For rule-based scoring:

  1. Add criteria: Start with the 3-5 factors you identified earlier.
  2. Set point values: Don’t go wild. Use a simple scale (e.g., -10 to +10 per factor).
  3. Define “qualified” threshold: Decide what total score marks a lead as “hot” or ready for sales.

For AI/ML scoring (optional, and only if you’re ready):

  • Upload clean historical data (closed-won, closed-lost).
  • Let Tryleap analyze patterns and generate a model.
  • Review the model’s logic—don’t just trust it blindly. If something looks weird, dig deeper.

Don’t set it and forget it.
Lead scoring is not Ron Popeil’s rotisserie. Expect to adjust your model every month or so, especially after you see what’s actually working.


Step 5: Test, Review, and Tune—Relentlessly

Here’s where most teams drop the ball. They set up scoring, get excited about “hot leads,” and then…watch nothing change.

What to do instead: - Spot check: Pull a list of “hot” leads and see if they actually look good to your sales team. If not, tweak your rules. - Feedback loop: Get regular input from reps. Are the “qualified” leads any better? - Track outcomes: Don’t just look at open rates or meetings booked. Are you closing more deals, faster?

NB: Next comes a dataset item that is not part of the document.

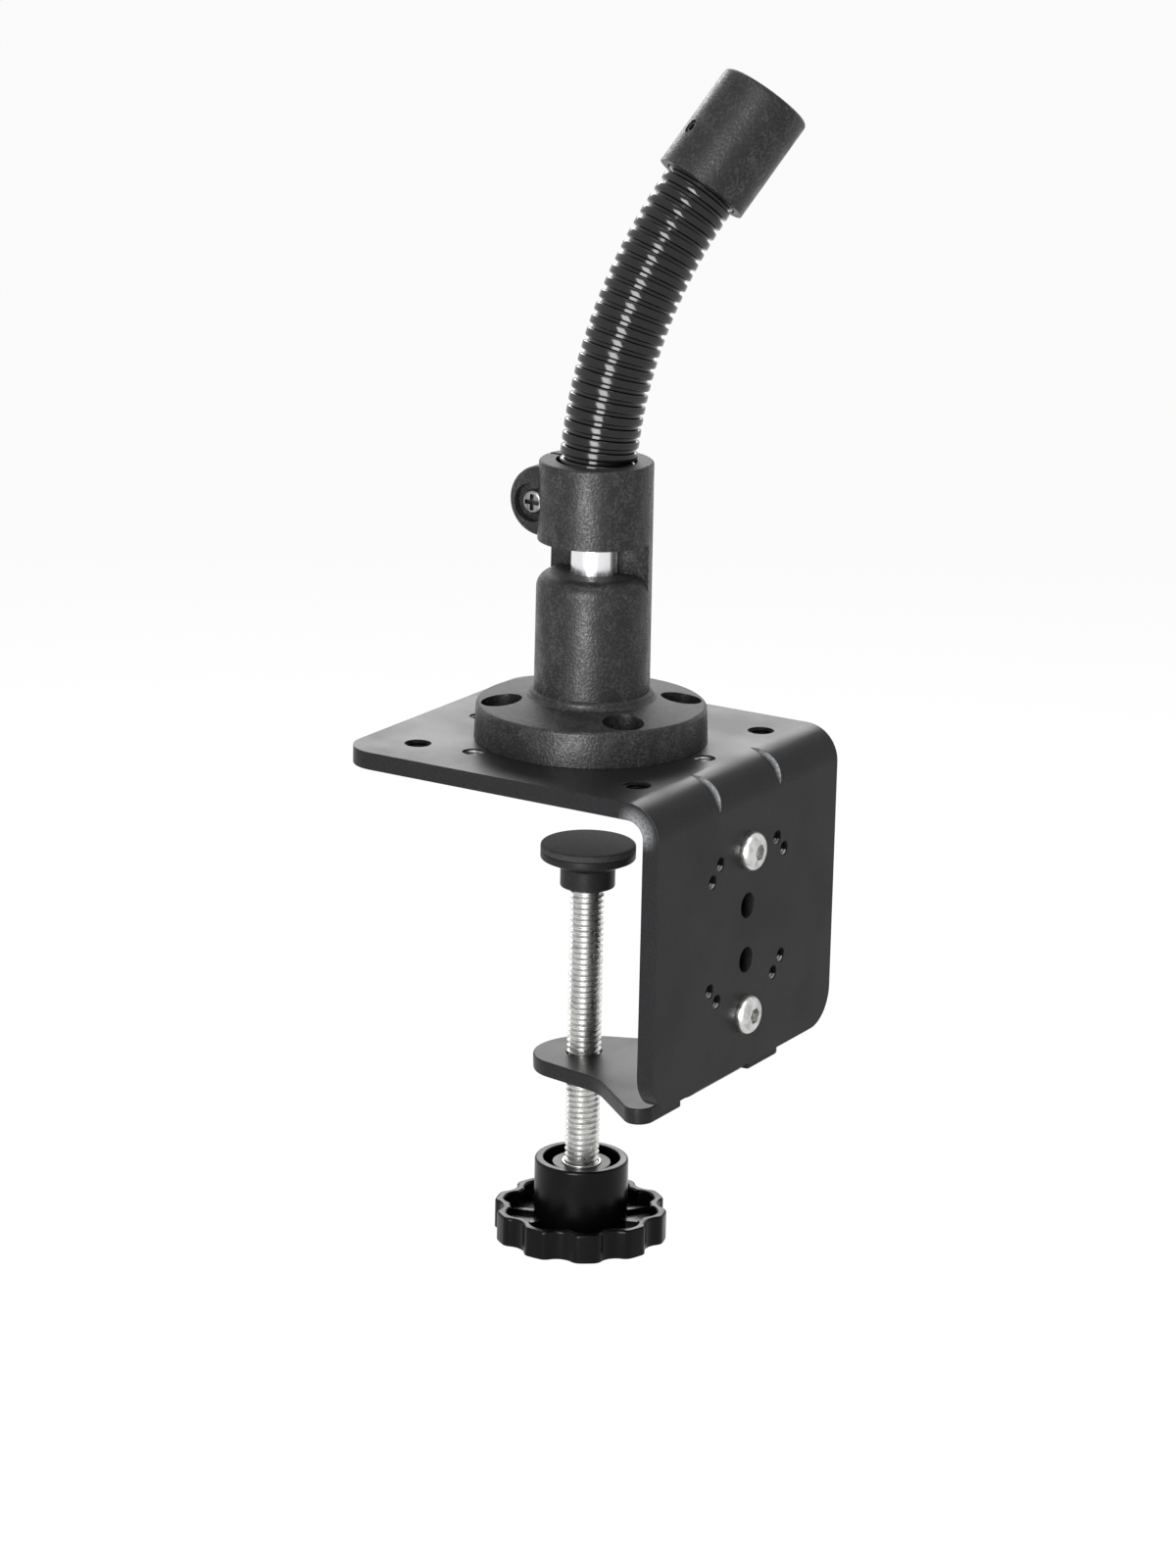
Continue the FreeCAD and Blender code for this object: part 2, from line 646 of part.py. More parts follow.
pad(fixings, addSketch(fixings, "XY_Plane", rings=fourCorners("row_short / 2", "row_long / 2", "fix_shank"),
                       lift="fix_end"), "base_seat - fix_end")
pad(fixings, addSketch(fixings, "XY_Plane", rings=fourCorners("row_short / 2", "row_long / 2", "fix_head"),
                       lift="base_seat"), "fix_head_height")
sockets = [hexagon("fix_socket", "%srow_short / 2" % one, "%srow_long / 2" % two)
           for one in ("", "-") for two in ("", "-")]
pocket(fixings, addSketch(fixings, "XY_Plane", sockets, lift="base_seat + fix_head_height"),
       "fix_head_height / 2")

# Post: split collar above a cross slot, with a pinch ear on the +Y side.
post = makeBody("post")
turned(post, addSketch(post, "XZ_Plane", [[
    ("0", "collar_level"), ("post_foot", "collar_level"), ("post_head", "post_top"), ("0", "post_top")]]))
pad(post, addSketch(post, "YZ_Plane", rings=[("ear_along", "ear_level", "ear_radius")]), "ear_width",
    middle=True)
grooved(post, addSketch(post, "XZ_Plane", [[
    ("0", "collar_level - overrun"), ("centre_shank + thread_play", "collar_level - overrun"),
    ("centre_shank + thread_play", "rod_floor"), ("rod_bore", "rod_floor"), ("rod_bore", "sleeve_floor"),
    ("sleeve_bore", "sleeve_floor"), ("sleeve_bore", "post_top + overrun"), ("0", "post_top + overrun")]]))
pocket(post, addSketch(post, "XZ_Plane", [block("slot_low", "slot_high", "-2 * post_foot", "slot_wall")]),
       "4 * post_foot", middle=True)
slotLow = size("slot_low")
rounded(post, lambda edge: edge.Curve.TypeId == "Part::GeomCircle" and near(edge.Curve.Center.z, slotLow)
        and edge.Curve.Radius > size("post_head") and near(edge.BoundBox.ZLength, 0), "slot_round")
pocket(post, addSketch(post, "XY_Plane", [block("0", "2 * post_foot", "-split_width / 2", "split_width / 2")],
                       lift="post_top"), "post_top - slot_high + overrun")
rounded(post, lambda edge: ringAt(edge, size("post_head"), size("post_top")), "post_edge")
rounded(post, lambda edge: edge.Curve.TypeId == "Part::GeomCircle"
        and near(edge.Curve.Radius, size("ear_radius"))
        and near(abs(edge.Curve.Center.x), size("ear_width") / 2), "ear_round")
earSpot = ("ear_hole_along", "ear_hole_level")
pocket(post, addSketch(post, "YZ_Plane", rings=[earSpot + ("ear_hole",)]), "2 * ear_width", middle=True)
pocket(post, addSketch(post, "YZ_Plane", rings=[earSpot + ("ear_bore",)], lift="-ear_seat"), "ear_width")
nutSeat = hexagon("ear_nut_across + ear_nut_play", *earSpot)
pocket(post, addSketch(post, "YZ_Plane", [nutSeat], lift="ear_seat"), "ear_width", back=True)


# Fasteners of the ear lie along X, their local Z pointing at -X.
def lieAcross(body):
    turn = FreeCAD.Rotation(FreeCAD.Vector(0, 1, 0), -90)
    body.Placement = FreeCAD.Placement(FreeCAD.Vector(0, 0, 0), turn)
    bind(body, "Placement.Base.y", "ear_hole_along")
    bind(body, "Placement.Base.z", "ear_hole_level")


earScrew = makeBody("ear_screw")
lieAcross(earScrew)
turned(earScrew, addSketch(earScrew, "XZ_Plane", [[
    ("0", "-ear_shank_end"), ("ear_shank", "-ear_shank_end"), ("ear_shank", "ear_seat"),
    ("ear_head", "ear_seat"), ("ear_head", "ear_seat + ear_head_height"),
    ("0", "ear_seat + ear_head_height")]]))
rounded(earScrew, lambda edge: ringAt(edge, size("ear_head"), size("ear_seat") + size("ear_head_height")),
        "ear_head_height / 2")
arm = "ear_cross / 2"
slim = "ear_cross_width / 2"
cross = [(slim, slim), (slim, arm), ("-" + slim, arm), ("-" + slim, slim), ("-" + arm, slim),
         ("-" + arm, "-" + slim), ("-" + slim, "-" + slim), ("-" + slim, "-" + arm), (slim, "-" + arm),
         (slim, "-" + slim), (arm, "-" + slim), (arm, slim)]
pocket(earScrew, addSketch(earScrew, "XY_Plane", [cross], lift="ear_seat + ear_head_height"),
       "ear_cross_depth")
earNut = makeBody("ear_nut")
lieAcross(earNut)
pad(earNut, addSketch(earNut, "XY_Plane", [hexagon("ear_nut_across", first=30)],
                      [("0", "0", "ear_shank + thread_play")], lift="-ear_seat"), "ear_nut_height", back=True)
centreBolt = makeBody("post_bolt")
headTop = "(centre_seat - washer_gauge)"
headLow = headTop + " - centre_head_height"
turned(centreBolt, addSketch(centreBolt, "XZ_Plane", [[
    ("0", headLow), ("centre_head", headLow), ("centre_head", headTop), ("centre_shank", headTop),
    ("centre_shank", "centre_tip"), ("0", "centre_tip")]]))
pocket(centreBolt, addSketch(centreBolt, "XY_Plane", [hexagon("centre_socket")], lift=headLow),
       "centre_head_height / 2", back=True)
washer = makeBody("post_washer")
pad(washer, addSketch(washer, "XY_Plane", rings=[
    ("0", "0", "washer_radius"), ("0", "0", "centre_shank + thread_play")], lift=headTop), "washer_gauge")


# The rod and its ribbed sleeve bend in one upright plane, built along local X and turned to its azimuth.
def leaning(body):
    turnBy(body, "Placement", (0, 0, -1), "lean_azimuth")


bendReach = "(bend_radius - bend_radius * cos(bend_angle))"
bendRise = "(bend_start + bend_radius * sin(bend_angle))"


def atBendEnd(sketch):
    turnBy(sketch, "AttachmentOffset", (0, 1, 0), "bend_angle")
    bind(sketch, "AttachmentOffset.Base.x", bendReach)
    bind(sketch, "AttachmentOffset.Base.z", bendRise)
    return sketch


rod = makeBody("core_rod")
leaning(rod)
bar = [("0", "0", "rod_radius")]
pad(rod, addSketch(rod, "XY_Plane", rings=bar, lift="rod_bottom"), "bend_start - rod_bottom")
turned(rod, addSketch(rod, "XY_Plane", rings=bar, lift="bend_start", axis="bend_radius"),
       "Axis0", "bend_angle")
pad(rod, atBendEnd(addSketch(rod, "XY_Plane", rings=bar)), "rod_end")

sleeve = makeBody("conduit")
leaning(sleeve)
tube = [("0", "0", "sleeve_root"), ("0", "0", "sleeve_inner")]
pad(sleeve, addSketch(sleeve, "XY_Plane", rings=tube, lift="sleeve_start"), "bend_start - sleeve_start")
turned(sleeve, addSketch(sleeve, "XY_Plane", rings=tube, lift="bend_start", axis="bend_radius"),
       "Axis0", "bend_angle")
pad(sleeve, atBendEnd(addSketch(sleeve, "XY_Plane", rings=tube)), "sleeve_tail")


def ribOutline(level):
    inside = "(sleeve_inner + sleeve_root) / 2"
    return [(inside, "%s - rib_foot / 2" % level), ("sleeve_outer", "%s - rib_crest / 2" % level),
            ("sleeve_outer", "%s + rib_crest / 2" % level), (inside, "%s + rib_foot / 2" % level)]


firstRib = turned(sleeve, addSketch(sleeve, "XZ_Plane", [ribOutline("bend_start")]))
bendAxis = addSketch(sleeve, "XY_Plane", lift="bend_start", axis="bend_radius")
ribSteps = int(size("bend_radius") * math.radians(size("bend_angle")) / size("rib_pitch"))
around(sleeve, [firstRib], (bendAxis, ["Axis0"]), ribSteps + 1,
       "%d * rib_pitch / bend_radius * 180 / pi" % ribSteps, True)
for turn in range(1, int(size("rib_low")) + 1):
    turned(sleeve, addSketch(sleeve, "XZ_Plane", [ribOutline("(bend_start - %d * rib_pitch)" % turn)]))

# End fitting: a plain socket on the rod's tip with a threaded insert for the holder's stud.
atEnd = ("placement(vector(%s * cos(lean_azimuth); -%s * sin(lean_azimuth); %s);"
         " rotation(vector(0; 0; 1); -lean_azimuth) * rotation(vector(0; 1; 0); bend_angle))"
         % (bendReach, bendReach, bendRise))
socket = makeBody("end_fitting")
turned(socket, addSketch(socket, "XZ_Plane", [[
    ("mouth_bore", "0"), ("socket_radius", "0"), ("socket_radius", "socket_length"),
    ("end_insert_radius + thread_play", "socket_length"),
    ("end_insert_radius + thread_play", "socket_length - end_insert_length"),
    ("0", "socket_length - end_insert_length"), ("0", "socket_depth"), ("rod_bore", "socket_depth"),
    ("rod_bore", "mouth_depth"), ("mouth_bore", "mouth_depth")]]))
rounded(socket, lambda edge: ringAt(edge, size("socket_radius"), size("socket_length")), "socket_round")
setScrewHole = [("0", "set_screw_level", "set_screw_radius + thread_play")]
pocket(socket, addSketch(socket, "YZ_Plane", rings=setScrewHole), "socket_radius + overrun")
setScrew = makeBody("end_set_screw")
pad(setScrew, addSketch(setScrew, "YZ_Plane", rings=[("0", "set_screw_level", "set_screw_radius")],
                        lift="-rod_radius - thread_play"),
    "socket_radius - rod_radius - set_screw_sunk", back=True)
pocket(setScrew, addSketch(setScrew, "YZ_Plane", [hexagon("set_screw_key", "0", "set_screw_level")],
                           lift="-socket_radius"), "set_screw_key_depth + set_screw_sunk", back=True)
endInsert = makeBody("end_insert")
pad(endInsert, addSketch(endInsert, "XY_Plane", rings=[
    ("0", "0", "end_insert_radius"), ("0", "0", "end_thread")], lift="socket_length"),
    "end_insert_length", back=True)
for body in (socket, setScrew, endInsert):
    bind(body, "Placement", atEnd)

doc.recompute()
bodies = [item for item in doc.Objects if item.TypeId == "PartDesign::Body"]
for item in doc.Objects:
    if "Invalid" in item.State or "Error" in item.State:
        raise ValueError("not built: " + item.Name)
for body in bodies:
    if not body.Shape.isValid() or body.Shape.Volume <= 0:
        raise ValueError("not a sound solid: " + body.Label)
for body in bodies:
    body.Shape.exportStep("parts/%s.step" % body.Label)
    print("%-16s %d solid(s), %.2f cm3" % (body.Label, len(body.Shape.Solids), body.Shape.Volume / 1000))
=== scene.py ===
import json
from math import cos, hypot, pi, radians, sin

import bmesh
import bpy
from mathutils import Matrix, Vector


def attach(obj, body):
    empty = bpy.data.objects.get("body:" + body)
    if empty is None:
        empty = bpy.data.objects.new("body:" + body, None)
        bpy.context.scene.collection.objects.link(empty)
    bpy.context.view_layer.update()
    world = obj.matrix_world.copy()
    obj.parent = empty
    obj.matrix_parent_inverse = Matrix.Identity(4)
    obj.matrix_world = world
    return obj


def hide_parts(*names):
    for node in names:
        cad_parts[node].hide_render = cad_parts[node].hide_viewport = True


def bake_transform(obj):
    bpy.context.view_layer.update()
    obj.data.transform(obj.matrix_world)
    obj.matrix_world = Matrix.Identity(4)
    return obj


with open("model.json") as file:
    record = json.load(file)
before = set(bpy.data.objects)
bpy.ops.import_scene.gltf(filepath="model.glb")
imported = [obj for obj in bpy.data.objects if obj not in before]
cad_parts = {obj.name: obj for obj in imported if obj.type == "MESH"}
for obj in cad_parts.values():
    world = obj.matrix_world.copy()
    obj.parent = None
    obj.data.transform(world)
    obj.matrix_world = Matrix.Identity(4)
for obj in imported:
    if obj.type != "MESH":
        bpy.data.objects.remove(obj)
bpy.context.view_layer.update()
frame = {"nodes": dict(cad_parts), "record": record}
mm = 0.001


def linear(hexColour):
    channels = [int(hexColour[i:i + 2], 16) / 255 for i in (1, 3, 5)]
    return tuple(c / 12.92 if c <= 0.04045 else ((c + 0.055) / 1.055) ** 2.4 for c in channels) + (1.0,)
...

Pitfalls to avoid: - Overcomplicating your scoring with too many factors. - Ignoring negative signals (“but they downloaded a whitepaper!”). - Blindly trusting any “AI” magic—especially if your data is thin.

Pro tip:
If your best leads always get hand-picked by reps anyway, your scoring model needs work. It should highlight leads your team would actually want to talk to, not just whoever clicks the most emails.

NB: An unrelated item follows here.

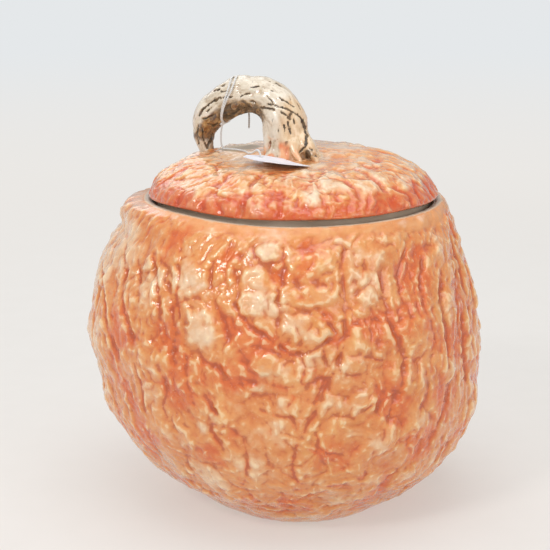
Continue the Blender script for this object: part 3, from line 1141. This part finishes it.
def bend_card(flat, side):
    """Points of one face: the far end curls up a little and one long side droops."""
    x, y = flat[:, 0], flat[:, 1]
    along, across = x / CARD_LENGTH, y / (CARD_WIDTH / 2)
    z = (1.1 * along ** 2 - 0.55 * np.sin(np.pi * along) + 0.30 * across ** 2
         - 0.75 * across * along - 1.45 * across + side * CARD_THICK / 2)
    return CARD_AT + x[:, None] * CARD_LONG + y[:, None] * CARD_SIDE + z[:, None] * CARD_UP


def make_card():
    count, rings, span = 288, 26, 40.0
    turn = angles(count)
    hole = np.stack([HOLE_X + HOLE_RADIUS * np.cos(turn), HOLE_RADIUS * np.sin(turn)], 1)
    outline = card_outline(turn)
    flat = [hole * (1 - t) + outline * t for t in np.linspace(0, 1, rings) ** 1.2]
    points = np.concatenate([bend_card(ring, side) for side in (1, -1) for ring in flat]) * MM
    j = np.arange(count)
    j1 = (j + 1) % count
    bottom = rings * count
    faces = Faces()
    for k in range(rings - 1):
        for start, u_shift in ((0, 0.0), (bottom, 0.5)):
            faces.add(*[(start + ring * count + column,
                         (flat[ring][column, 0] + 1) / span * 0.48 + u_shift,
                         (flat[ring][column, 1] + 16) / span * 0.9)
                        for ring, column in ((k, j), (k + 1, j), (k + 1, j1), (k, j1))],
                      flip=start > 0)
    # the card's edge, then the wall of the hole
    for start, v, flip in (((rings - 1) * count, 0.93, False), (0, 0.96, True)):
        low = bottom + start
        u0, u1 = j / count, (j + 1) / count
        faces.add((start + j, u0, v), (low + j, u0, v + 0.02), (low + j1, u1, v + 0.02),
                  (start + j1, u1, v), flip=flip)
    return build_mesh("ticket_card", points, faces.groups, uvs=faces.uvs)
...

Step 6: Automate Actions (But Keep It Simple)

Once your scoring is halfway decent, set up automations to actually do something with it.

Examples: - Auto-assign “hot” leads to your best reps. - Trigger personalized email sequences for “warm” leads. - Suppress “cold” leads from sales follow-up (so you’re not bugging students or competitors). - Push “re-engage” nudges to marketing when a cold lead’s score rises.

Don’t go nuts with automations.
Automating junk just means you’re wasting time faster. Get the basics right first, then layer on complexity as needed.


Step 7: Rinse, Repeat, and Don’t Chase Perfection

Lead scoring isn’t a “set it and forget it” thing. Your market, product, and team will change. What works today might be outdated in six months.

  • Review your scoring every month or two.
  • Get feedback from the team.
  • Keep your model simple—complicated scoring rarely works better.

If you find yourself building a 30-factor scoring model, step back. The best systems are the ones your team actually uses and trusts. Don’t let perfect be the enemy of good.


Quick FAQ: Things People Overcomplicate (and Shouldn’t)

Do I need AI/ML scoring?
No, not unless you have a lot of data and a stable sales process. Start with rules.

What if my data is messy?
Clean it, or expect bad results—no tool can fix garbage inputs.

Should I score every tiny action?
No. Focus on signals that actually tie to closed deals.

Can Tryleap replace my sales intuition?
Nope. It’s a tool, not a crystal ball.


Keep It Simple, Stay Sane

Automated lead scoring in Tryleap can save you a ton of time—if you keep it simple, honest, and grounded in what actually works for your business. Don’t chase every new feature or AI promise. Start small, iterate, and remember: the best lead scoring is the one your team actually uses.

Now, get back to those leads that matter.